Aynı doğrultuda, ünlü ekonomist ve makro parasalcı yaklaşımın öncüsü, Şikago ekolünün de kurucusu Milton Friedman’ın, ünlü, Fed’in kaldırılması çağrısı da hala kulaklarda çınlamaktadır. Gerçi, Friedman, daha ileri gidip, merkez bankalarına gerek olmadığı tezini de sunmuştu. Bunun pratikteki gerekçesi de merkez bankalarının görünürdeki tek işlevinin enflasyon üreterek vatandaşların cebindeki parayı “çalması” idi. İngiliz siyasetçi Thatcher’a ilham olan bu parasalcı görüş, enflasyonun ve ekonomide yaratılan belirsizliklerin sebebi olarak fazlalık para arzını görür. Parasalcılar, sabit bir para arzının dahi enflasyon yaratacağına inanırlar.

Bu noktadaki kritik sorulardan biri de merkez bankalarının alternatiflerinin ne olduğu konusudur. Örneğin, klasik parasalcı ekonomist Friedman’a göre merkez bankaları uzun vadede, para arzındaki değişime otomatik tepki verecek bir bilgisayar programına dahi yerini bırakabilirler. Bunun dışında da para arzında hükümetlere roller biçen önerilerden, nominal GSYH tahminine kadar farklı öneriler sıklıkla tartışılmaktadır. Ancak, örneğin, öneriler arasındaki %2 gibi bir para arzı büyüme oranı gibi net kuralların takip edilmesi de merkez bankalarının amaç ve araç bağımsızlığını ellerinden alır.
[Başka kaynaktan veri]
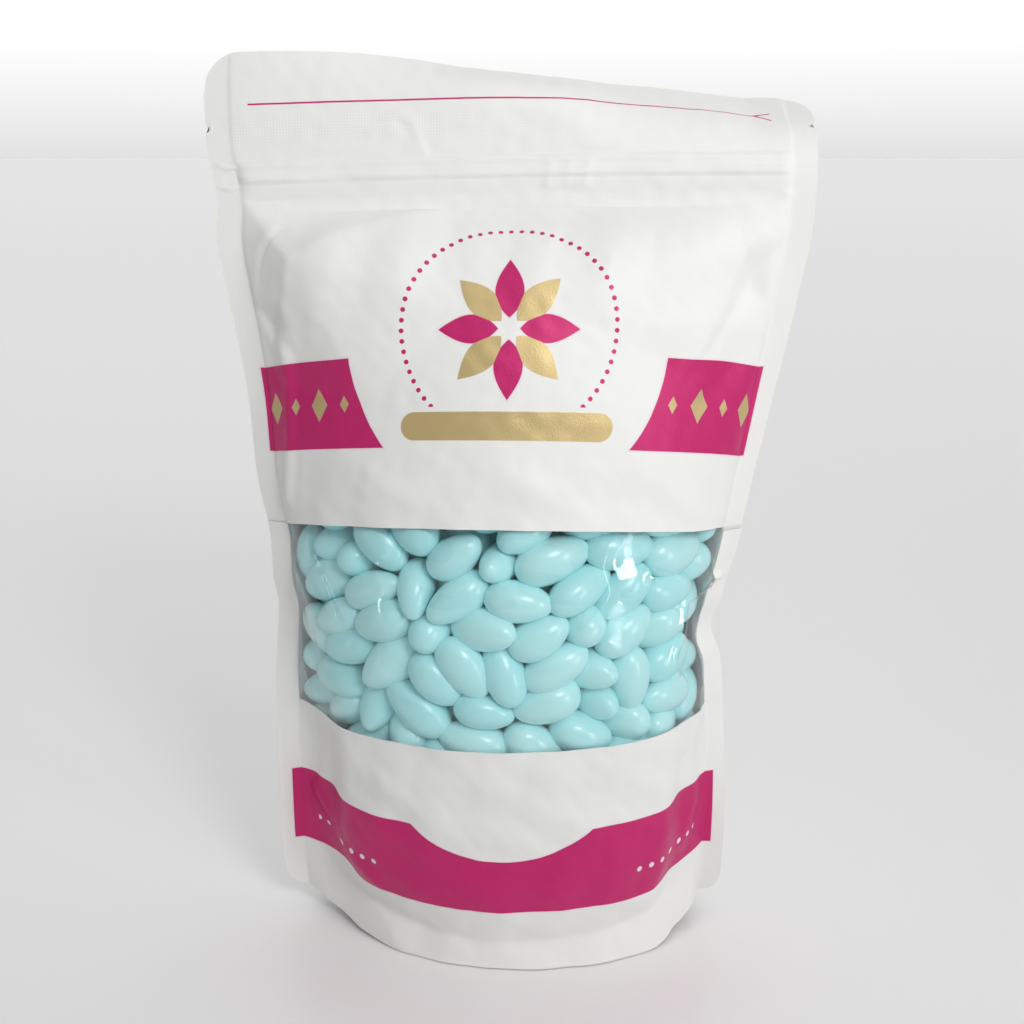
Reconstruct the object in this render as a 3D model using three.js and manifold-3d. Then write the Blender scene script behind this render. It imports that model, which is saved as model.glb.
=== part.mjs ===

Türkiye ise kendine özgü politikalar ile daha bağımsız iktisadi ve milli bir kalkınma politikası benimsiyor görünmektedir. Türkiye’de iktidardaki AK Parti’nin mevcut ekonomi politikaları yakından izlenmeye devam ediliyor. Muhalefetin ise bu noktadaki duruşunu daha iyi anlamak için uzunca bir süre daha beklememiz gerekiyor gibi görünmektedir. Türkiye’nin liberal politikalar ile müdahaleci ve sosyal politikaları harmanlayan özgün ekonomi politikalarının sonuçları ise zaman içinde kendisini göstermeye devam edecektir.